◆ WORK REQUIRED ◆
Transcribe the stretch of entries below from the line with "Continue the Blender" through the line with "smooth closed path", exactly and with both ends included; leave out all other lines.

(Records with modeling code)
************
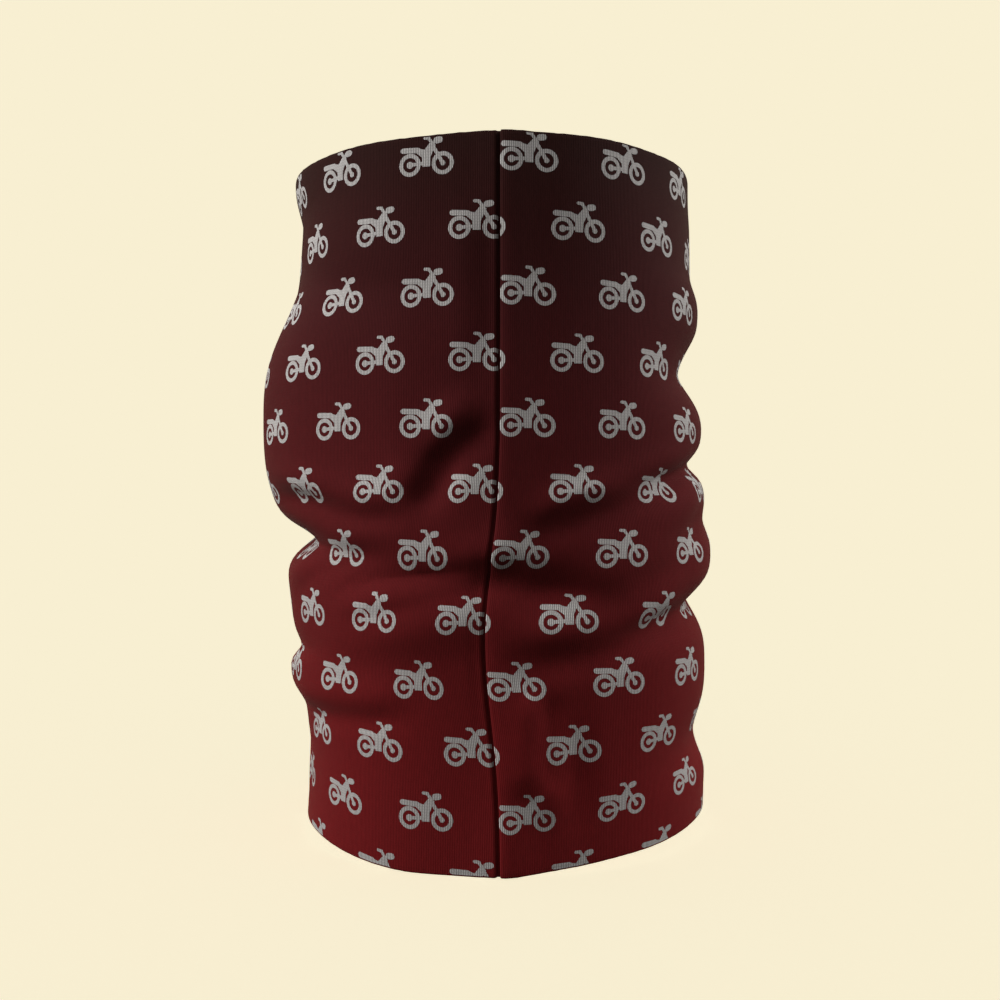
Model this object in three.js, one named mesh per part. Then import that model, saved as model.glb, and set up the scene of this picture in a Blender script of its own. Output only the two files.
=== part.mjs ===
// A neck gaiter as worn: one knit panel bent into a tube and closed by a three-thread overlock seam.
// Millimetres, +Z up. The origin is the centre of the bounding box's underside, and the seam faces -Y.
import * as THREE from "three";

// Driving dimensions.
const RADIUS = 80; // outside of the worn tube, before its folds
const HEIGHT = 256; // hem to hem as worn
const CLOTH = 0.8; // thickness of the knit
const THREAD = 0.36; // diameter of the sewing thread
const GAP = 0.3; // clear space between touching pieces
const ALLOWANCE = 7; // width of the cloth turned in at the seam
const STITCH = 4.2; // height of one looper zigzag
const AXIS = new THREE.Vector2(4.2, -0.9); // the tube's axis, off the middle of its uneven outline
const HEM_LIFT = 6; // how far the lower hem arches up over the wearer's shoulders
const SEAM_OFFSET = 1.5; // the seam sits this far right of the front's middle
const SEAM_DRIFT = 5.2; // and wanders this far left where the cloth is bunched
const ROWS = 36; // rows of facets in the cloth
const ROW = HEIGHT / ROWS;
const RIDGE_POWER = 3; // a ridge is round along its crest
const CREASE_POWER = 1.6; // a crease is sharp along its floor
const SQUARENESS = 1.6; // flattens the front, back and sides, and fills out the corners between

// Depths below the outer face of the right-hand side of the panel, one layer of the seam under another.
const FACE_DEPTH = CLOTH / 2;
const LOWER_LOOPER_DEPTH = CLOTH + GAP + THREAD / 2;
const RIGHT_TURN_DEPTH = CLOTH + 2 * GAP + THREAD + CLOTH / 2;
const LEFT_TURN_DEPTH = RIGHT_TURN_DEPTH + CLOTH + GAP;
const UPPER_LOOPER_DEPTH = LEFT_TURN_DEPTH + CLOTH / 2 + GAP + THREAD / 2;

// Folds of the worn tube. Each is a ridge (out above 0) or a crease (out below 0).
// at: its middle's angle from the seam in degrees, positive to the right seen from outside the seam.
// z: its height there. span: its half-width in degrees. slope: its rise over 90 degrees of angle.
// up, down: how far above and below it fades.
const FOLDS = [
  // left side
  { at: -90, z: 258, span: 62, slope: 0, up: 14, down: 14, out: 3.6 },
  { at: -93, z: 162, span: 62, slope: 4, up: 41, down: 50, out: 17 },
  { at: -86, z: 115, span: 64, slope: -8, up: 7, down: 6, out: -11.4 },
  { at: -90, z: 95, span: 58, slope: -6, up: 13, down: 26, out: 4.6 },
  { at: -92, z: 71, span: 44, slope: 6, up: 4, down: 5, out: -3 },
  { at: -90, z: 61, span: 55, slope: 4, up: 9, down: 10, out: 5.4 },
  { at: -78, z: 27, span: 62, slope: 8, up: 28, down: 34, out: -3.2 },
  { at: -62, z: 131, span: 28, slope: -10, up: 5, down: 6, out: -2.4 },
  // front, first the cloth raised over the seam's turnings
  { at: 3, z: 128, span: 9, slope: 0, up: 1000, down: 1000, out: 1.2 },
  { at: 14, z: 270, span: 34, slope: 0, up: 30, down: 50, out: 2.8 },
  { at: 3, z: -6, span: 16, slope: 0, up: 40, down: 30, out: 1.6 },
  { at: -22, z: 103, span: 27, slope: 16, up: 7, down: 4, out: -4 },
  { at: -24, z: 90, span: 34, slope: 14, up: 8, down: 14, out: 2.4 },
  { at: -17, z: 144, span: 11, slope: 0, up: 11, down: 12, out: -3 },
  { at: -44, z: 208, span: 44, slope: -22, up: 9, down: 12, out: -1.6 },
  { at: 14, z: 99, span: 24, slope: -10, up: 8, down: 9, out: -3.6 },
  { at: 13, z: 36, span: 7, slope: 0, up: 20, down: 16, out: 1.6 },
  { at: 22, z: 34, span: 7, slope: 0, up: 22, down: 18, out: -1.6 },
  // right side
  { at: 88, z: 204, span: 56, slope: 8, up: 12, down: 12, out: 3.8 },
  { at: 82, z: 180, span: 50, slope: 10, up: 10, down: 7, out: -4.2 },
  { at: 88, z: 156, span: 58, slope: 14, up: 16, down: 14, out: 5.6 },
  { at: 74, z: 142, span: 52, slope: 15, up: 6, down: 6, out: -5.6 },
  { at: 84, z: 133, span: 56, slope: 14, up: 10, down: 12, out: 6.6 },
  { at: 84, z: 109, span: 58, slope: 14, up: 13, down: 15, out: 8.8 },
  { at: 72, z: 89, span: 54, slope: 16, up: 6, down: 6, out: -3.4 },
  { at: 86, z: 67, span: 58, slope: 10, up: 18, down: 26, out: 6.4 },
  { at: 88, z: 8, span: 56, slope: 0, up: 20, down: 30, out: 6.6 },
  // back
  { at: 178, z: 196, span: 50, slope: 10, up: 9, down: 9, out: -4 },
  { at: 170, z: 172, span: 58, slope: -6, up: 20, down: 18, out: 4.6 },
  { at: 186, z: 146, span: 54, slope: -14, up: 7, down: 7, out: -5.4 },
  { at: 172, z: 124, span: 60, slope: -8, up: 15, down: 18, out: 5.4 },
  { at: 164, z: 96, span: 50, slope: 14, up: 7, down: 8, out: -4.8 },
  { at: 190, z: 76, span: 58, slope: 8, up: 15, down: 14, out: 4.4 },
  { at: 180, z: 50, span: 56, slope: -8, up: 7, down: 8, out: -4 },
  { at: 180, z: 26, span: 60, slope: 4, up: 14, down: 18, out: 3.4 },
];

const radians = THREE.MathUtils.degToRad;
const ease = THREE.MathUtils.smoothstep;

// An angle as it is measured from the seam: from minus half a turn to half a turn.
function fromSeam(angle) {
  return THREE.MathUtils.euclideanModulo(angle + Math.PI, 2 * Math.PI) - Math.PI;
}

// The share of a fold that reaches an angle and height: its own height slopes with the angle.
function share(fold, angle, z) {
  const from = fromSeam(angle - radians(fold.at));
  const around = Math.abs(from) / radians(fold.span);
  if (around >= 1) return 0;
  const above = z - fold.z - (fold.slope * from) / (Math.PI / 2);
  const across = above / (above > 0 ? fold.up : fold.down);
  const sharpness = fold.out > 0 ? RIDGE_POWER : CREASE_POWER;
  return Math.cos((Math.PI / 2) * around) ** 2 * Math.exp(-(Math.abs(across) ** sharpness));
}

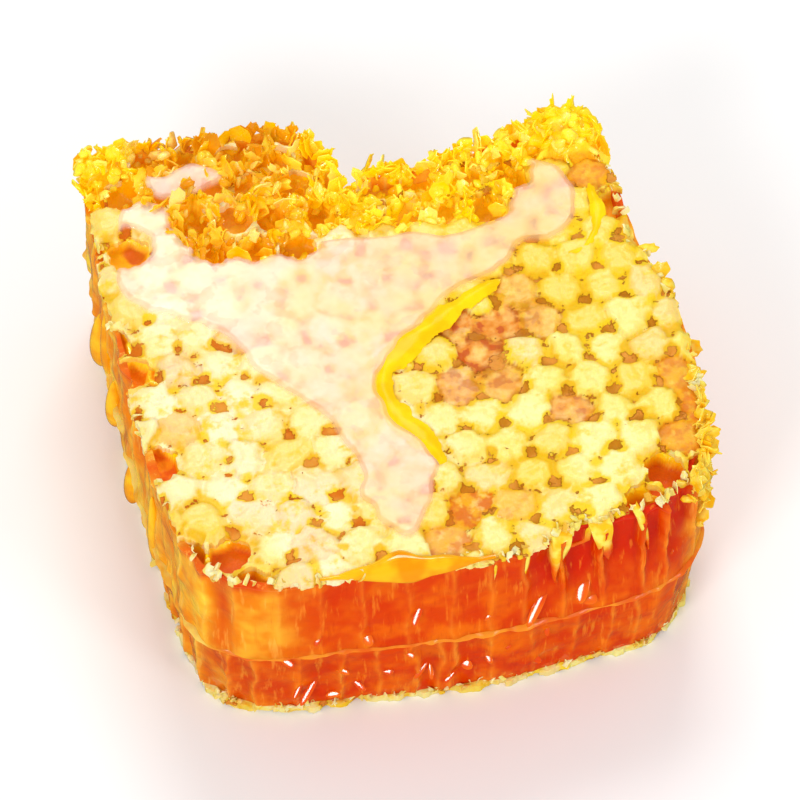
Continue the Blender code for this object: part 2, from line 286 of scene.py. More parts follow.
def bare_cells(middles):
    """For each cell, whether it has no cap."""
    named = []
    for share in OPENED:
        place = on_block(share)
        named.append(place)
        outward = place / np.linalg.norm(place) * CELL_PITCH
        for side in (-30, 30):
            c, s = math.cos(math.radians(side)), math.sin(math.radians(side))
            turned = (c * outward[0] - s * outward[1], s * outward[0] + c * outward[1])
            named.append(place + np.array(turned))
    opened = set(nearest(middles, named).tolist())
    behind = middles[:, 1] > tear_line(middles[:, 0])
    return np.array([k in opened or behind[k] for k in range(len(middles))])


# Paths


class Path:
    """A smooth closed path through stations, with its outward direction and arc length at each point."""

    def __init__(self, stations, step):
        stations = np.array([on_block(share) for share in stations])
        x, y = stations.T
        if (x * np.roll(y, -1) - y * np.roll(x, -1)).sum() < 0:
            stations = stations[::-1]
        fine = []
        t = np.arange(40)[:, None] / 40
        for k in range(len(stations)):
            before, start, end, after = (stations[(k + d) % len(stations)] for d in (-1, 0, 1, 2))
            straight = start + (end - start) * t
            pull = (end - before) * (t * (1 - t) ** 2) - (after - start) * (t * t * (1 - t))
            ease = (end - start) * (t * (1 - t) * (1 - 2 * t))
            fine.append(straight + pull / 2 - ease)
        fine = np.concatenate(fine)
        closed = np.concatenate([fine, fine[:1]])
        runs = np.concatenate([[0], np.cumsum(np.linalg.norm(np.diff(closed, axis=0), axis=1))])
        self.length = runs[-1]
        count = round(self.length / step)
        self.along = np.arange(count) * self.length / count
        self.points = np.stack([np.interp(self.along, runs, closed[:, axis]) for axis in (0, 1)], axis=1)
        ahead = np.roll(self.points, -2, axis=0) - np.roll(self.points, 2, axis=0)
        outward = np.stack([ahead[:, 1], -ahead[:, 0]], axis=1)
        self.outward = outward / np.linalg.norm(outward, axis=1)[:, None]

    def depth(self, places):
        """How far inside the path each place lies, and which point of the path is nearest."""
        near = nearest(self.points, places)
        inside = ((self.points[near] - places) * self.outward[near]).sum(axis=1)
        return inside, near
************
◆ WORKED ANSWER ◆
Continue the Blender code for this object: part 2, from line 286 of scene.py. More parts follow.
def bare_cells(middles):
    """For each cell, whether it has no cap."""
    named = []
    for share in OPENED:
        place = on_block(share)
        named.append(place)
        outward = place / np.linalg.norm(place) * CELL_PITCH
        for side in (-30, 30):
            c, s = math.cos(math.radians(side)), math.sin(math.radians(side))
            turned = (c * outward[0] - s * outward[1], s * outward[0] + c * outward[1])
            named.append(place + np.array(turned))
    opened = set(nearest(middles, named).tolist())
    behind = middles[:, 1] > tear_line(middles[:, 0])
    return np.array([k in opened or behind[k] for k in range(len(middles))])


# Paths


class Path:
    """A smooth closed path through stations, with its outward direction and arc length at each point."""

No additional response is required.